* start EXERCISE MATERIAL *
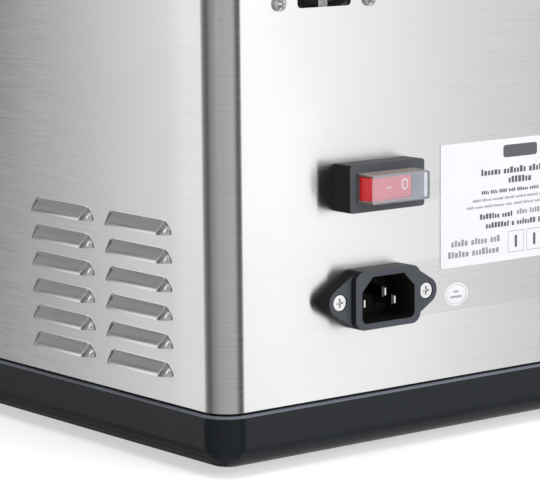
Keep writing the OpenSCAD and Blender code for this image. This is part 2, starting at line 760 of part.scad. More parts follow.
module switch_terminals() in_case() color("#d9dadb")
    for (i = [-1, 1], j = [-1, 1]) translate([switch_x + i * 8, face_y - 29, switch_z + j * 3])
        translate([-3.15, 0, -0.4]) cube([6.3, 7, 0.8]);

// ---------------------------------------------------------------- labels

label_w = 78;
label_h = 45;
label_t = 0.2;

module rating_label() in_case() color("#f4f5f6")
    translate([shell_w / 2 - 99.6 - label_w / 2, face_y, steel_z + 40.2 + label_h / 2])
        plate_y(label_t) square([label_w, label_h], center = true);

module round_sticker() in_case() color("#f4f5f6")
    translate([shell_w / 2 - 107.1, face_y, steel_z + 30.3]) plate_y(label_t)
        scale([11.8, 8.5]) circle(0.5);

// ---------------------------------------------------------------- lid

lid_w = tank_w + 20;
lid_d = tank_d + 20;
lid_r = tank_r + 10;
lid_t = 1;
lid_top = tank_top + lid_h;
post_x = 48;

module lid_pan() in_case() color("#d3d6d9") translate([0, tank_y, 0]) difference() {
    union() {
        difference() {
            translate([0, 0, tank_top]) soft_cap(lid_w, lid_d, lid_h, lid_r, 4);
            translate([0, 0, tank_top - cut]) soft_cap(lid_w - 2 * lid_t, lid_d - 2 * lid_t,
                lid_h - lid_t + cut, lid_r - lid_t, 4 - lid_t);
        }
        translate([0, 0, tank_top - 6]) ring(tank_w - 6, tank_d - 6, lid_h + 6 - lid_t / 2,
            tank_r - 3, lid_t);
    }
    for (s = [-1, 1]) translate([s * post_x, 0, tank_top]) cylinder(h = 2 * lid_h, r = 2.65);
}

module lid_handle() in_case() color("#20262a") translate([0, tank_y, lid_top]) difference() {
    union() {
        for (s = [-1, 1]) translate([s * post_x, 0, 0]) cylinder(h = handle_h - 6, r = 8);
        translate([0, 0, handle_h - 12]) soft_slab(2 * post_x + 24, 22, 6, 10.5, 4);
        translate([0, 0, handle_h - 7]) soft_cap(2 * post_x + 24, 22, 7, 10.5, 5);
    }
    for (s = [-1, 1]) translate([s * post_x, 0, -cut]) cylinder(h = 15, r = 2.65);
}

module lid_screws() in_case() color("#b8babd") for (s = [-1, 1])
    translate([s * post_x, tank_y, lid_top - lid_t]) mirror([0, 0, 1])
        pan_screw(4.6, 2.6, 2.5, 13);

// ---------------------------------------------------------------- rack

rack_w = 250;
rack_d = 180;
rack_z = tank_floor + 12;              // centre line of the rack's base wires
divider_h = 118;

module rack_base() in_case() color("#c9ccd0") translate([0, tank_y, 0]) {
    x = rack_w / 2;
    y = rack_d / 2;
    for (s = [-1, 1]) {
        wire([[-x, s * y, rack_z], [x, s * y, rack_z]], wire_r);
        wire([[s * x, -y, rack_z], [s * x, y, rack_z]], wire_r);
        wire([[-x, s * y / 3, rack_z], [x, s * y / 3, rack_z]], wire_r);
    }
    four(x, y) {
        translate([0, 0, rack_z]) sphere(wire_r);
        translate([0, 0, tank_floor]) cylinder(h = rack_z - tank_floor, r = wire_r);
    }
}

// One upright loop with bars, standing on the base wires
module rack_divider(index) in_case() color("#c9ccd0")
    translate([(index - (dividers + 1) / 2) * (rack_w - 10) / (dividers - 1), tank_y,
        rack_z + wire_r]) {
        y = rack_d / 2 - 6;
        top = divider_h;
        wire([[0, -y, 0], [0, -y, top - 8], [0, 8 - y, top], [0, y - 8, top], [0, y, top - 8],
            [0, y, 0]], wire_r);
        for (i = [-2 : 2]) wire([[0, i * 28, 0], [0, i * 28, top]], wire_r);
        wire([[0, -y, wire_r], [0, y, wire_r]], wire_r);
    }

module rack_divider_1() rack_divider(1);
module rack_divider_2() rack_divider(2);
module rack_divider_3() rack_divider(3);
module rack_divider_4() rack_divider(4);
module rack_divider_5() rack_divider(5);

base_tray();
rubber_feet();
foot_screws();
foot_nuts();
chassis_plate();
corner_brackets();
body_shell();
top_frame();
water_tank();
tank_seal();
tank_insulation();
tank_studs();
heater_plate();
heater_film();
heater_clamp();
heater_nuts();
tank_sensor();
sensor_clip();
thermal_cutout();
power_board();
board_spacers();
board_parts();
terminal_block();
mains_wiring();
control_panel();
display_lens();
display_module();
control_board();
board_screws();
button_contacts();
button_power();
button_mode();
button_timer();
button_minus();
button_plus();
fan_frame();
fan_stator();
fan_rotor();
fan_guard();
fan_screws();
fan_nuts();
inlet_housing();
inlet_pins();
inlet_screws();
inlet_nuts();
switch_housing();
switch_rocker();
switch_cover();
switch_terminals();
rating_label();
round_sticker();
lid_pan();
lid_handle();
lid_screws();
rack_base();
rack_divider_1();
rack_divider_2();
rack_divider_3();
rack_divider_4();
rack_divider_5();
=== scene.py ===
"""Looks of the sous vide water bath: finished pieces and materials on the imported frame."""
import json
import math
import random

import bmesh
import bpy
from mathutils import Matrix, Vector

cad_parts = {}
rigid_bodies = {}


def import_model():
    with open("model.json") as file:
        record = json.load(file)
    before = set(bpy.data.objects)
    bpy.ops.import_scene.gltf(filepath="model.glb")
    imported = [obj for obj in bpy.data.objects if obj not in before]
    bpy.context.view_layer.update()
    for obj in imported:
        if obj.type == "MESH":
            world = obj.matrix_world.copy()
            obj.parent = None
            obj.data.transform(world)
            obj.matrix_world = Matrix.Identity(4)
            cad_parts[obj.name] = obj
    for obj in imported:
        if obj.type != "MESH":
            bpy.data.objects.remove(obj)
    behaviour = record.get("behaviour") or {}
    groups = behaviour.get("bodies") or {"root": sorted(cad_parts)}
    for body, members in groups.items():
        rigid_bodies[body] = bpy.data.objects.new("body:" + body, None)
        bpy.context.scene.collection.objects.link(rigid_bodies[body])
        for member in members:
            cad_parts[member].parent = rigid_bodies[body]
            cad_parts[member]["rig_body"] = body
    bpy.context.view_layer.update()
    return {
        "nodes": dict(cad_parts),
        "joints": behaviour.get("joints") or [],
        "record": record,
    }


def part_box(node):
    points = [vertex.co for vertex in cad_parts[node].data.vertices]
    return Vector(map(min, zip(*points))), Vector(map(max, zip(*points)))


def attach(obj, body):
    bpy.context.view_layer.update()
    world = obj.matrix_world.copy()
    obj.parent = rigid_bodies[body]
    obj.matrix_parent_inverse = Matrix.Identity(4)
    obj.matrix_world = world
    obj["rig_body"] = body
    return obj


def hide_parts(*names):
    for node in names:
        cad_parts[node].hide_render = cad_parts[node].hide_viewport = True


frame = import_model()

NODES = frame["nodes"]
SLOT = {part["node"]: part["material_slot"] for part in frame["record"]["subparts"]}
MM = 0.001

# ------------------------------------------------------------------ places, from the frame

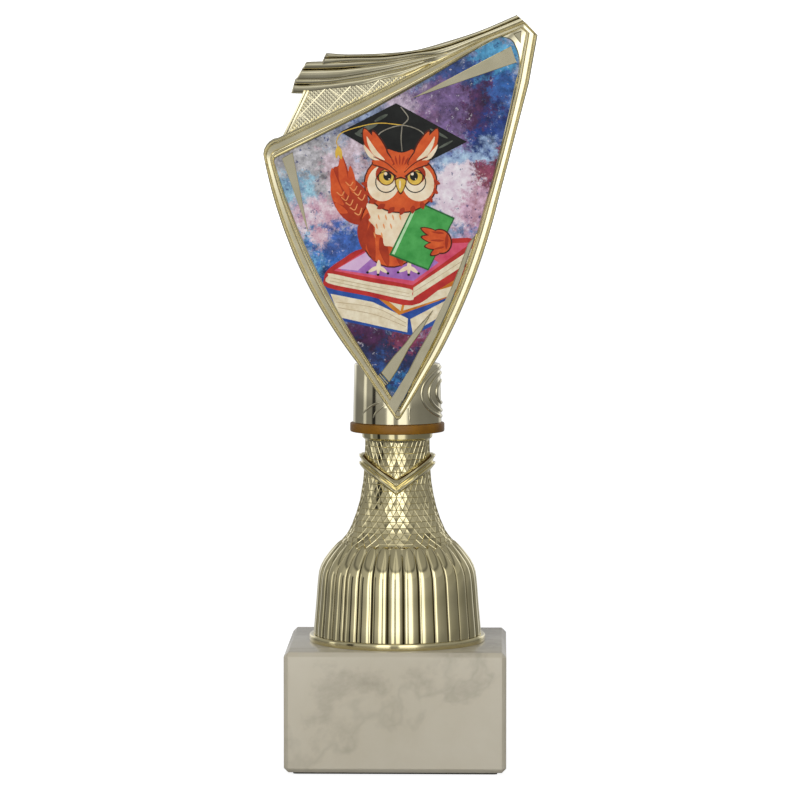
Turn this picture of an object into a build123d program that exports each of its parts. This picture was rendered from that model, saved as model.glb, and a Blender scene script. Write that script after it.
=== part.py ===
from build123d import *
import os

# Column trophy: a marble block carries a plated plastic column, a brown spacer disc and a
# double-sided plated figure with a printed plate in its front.  A threaded rod through the
# middle holds the stack together.  Millimetres, +Z up, front towards -Y, origin at the middle
# of the underside.

# Stone block on a felt sheet
BASE_W = 65.0
BASE_D = 60.0
BASE_TOP = 36.0
BASE_CHAMFER = 1.85
FELT_H = 0.6
FELT_INSET = 2.6

# M6 rod, nuts and washer on the axis
ROD_R = 3.0
ROD_CLEAR_R = 3.3
NUT_FLATS = 10.0
NUT_H = 5.2
WASHER_R = 9.0
WASHER_H = 1.6
COUNTERBORE_R = 12.0
COUNTERBORE_H = 9.0
ROD_END_LOW = 2.2

# Column
RIM_R = 26.25
RIM_H = 2.05
BELL_R = 25.1
SHOULDER_Z = 57.4
SHOULDER_R = 23.35
FLARE_Z = 69.3
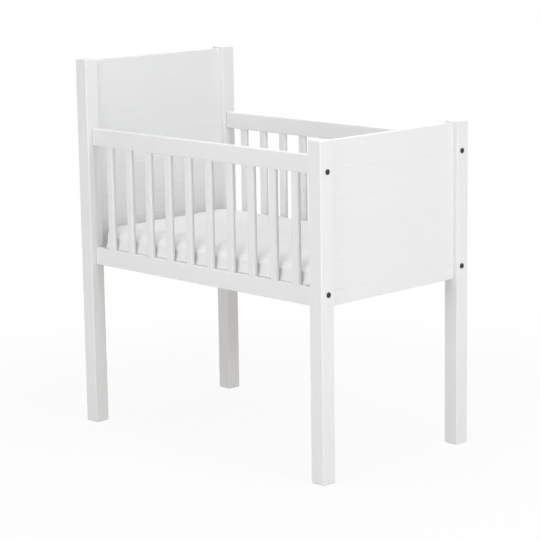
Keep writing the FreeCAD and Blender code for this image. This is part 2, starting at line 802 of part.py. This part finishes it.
* end EXERCISE MATERIAL *
* **REQUIRED WORK**:
Repeat only the stretch of lines starting at the one containing "Turn this picture" and running to the final line of the entries above.

* **WRITTEN SOLUTION**:
Turn this picture of an object into a build123d program that exports each of its parts. This picture was rendered from that model, saved as model.glb, and a Blender scene script. Write that script after it.
=== part.py ===
from build123d import *
import os

# Column trophy: a marble block carries a plated plastic column, a brown spacer disc and a
# double-sided plated figure with a printed plate in its front.  A threaded rod through the
# middle holds the stack together.  Millimetres, +Z up, front towards -Y, origin at the middle
# of the underside.

# Stone block on a felt sheet
BASE_W = 65.0
BASE_D = 60.0
BASE_TOP = 36.0
BASE_CHAMFER = 1.85
FELT_H = 0.6
FELT_INSET = 2.6

# M6 rod, nuts and washer on the axis
ROD_R = 3.0
ROD_CLEAR_R = 3.3
NUT_FLATS = 10.0
NUT_H = 5.2
WASHER_R = 9.0
WASHER_H = 1.6
COUNTERBORE_R = 12.0
COUNTERBORE_H = 9.0
ROD_END_LOW = 2.2

# Column
RIM_R = 26.25
RIM_H = 2.05
BELL_R = 25.1
SHOULDER_Z = 57.4
SHOULDER_R = 23.35
FLARE_Z = 69.3
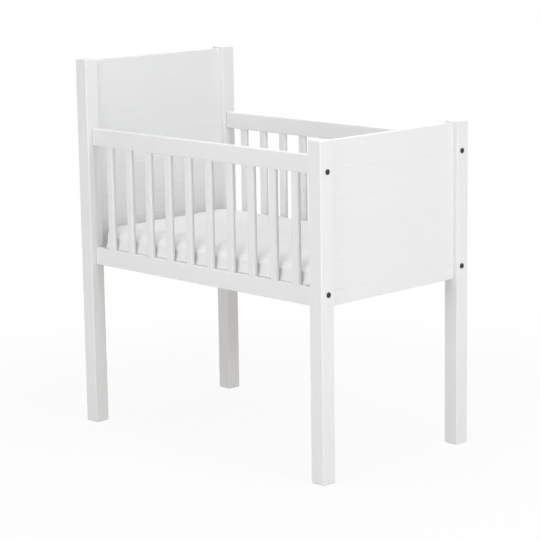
Keep writing the FreeCAD and Blender code for this image. This is part 2, starting at line 802 of part.py. This part finishes it.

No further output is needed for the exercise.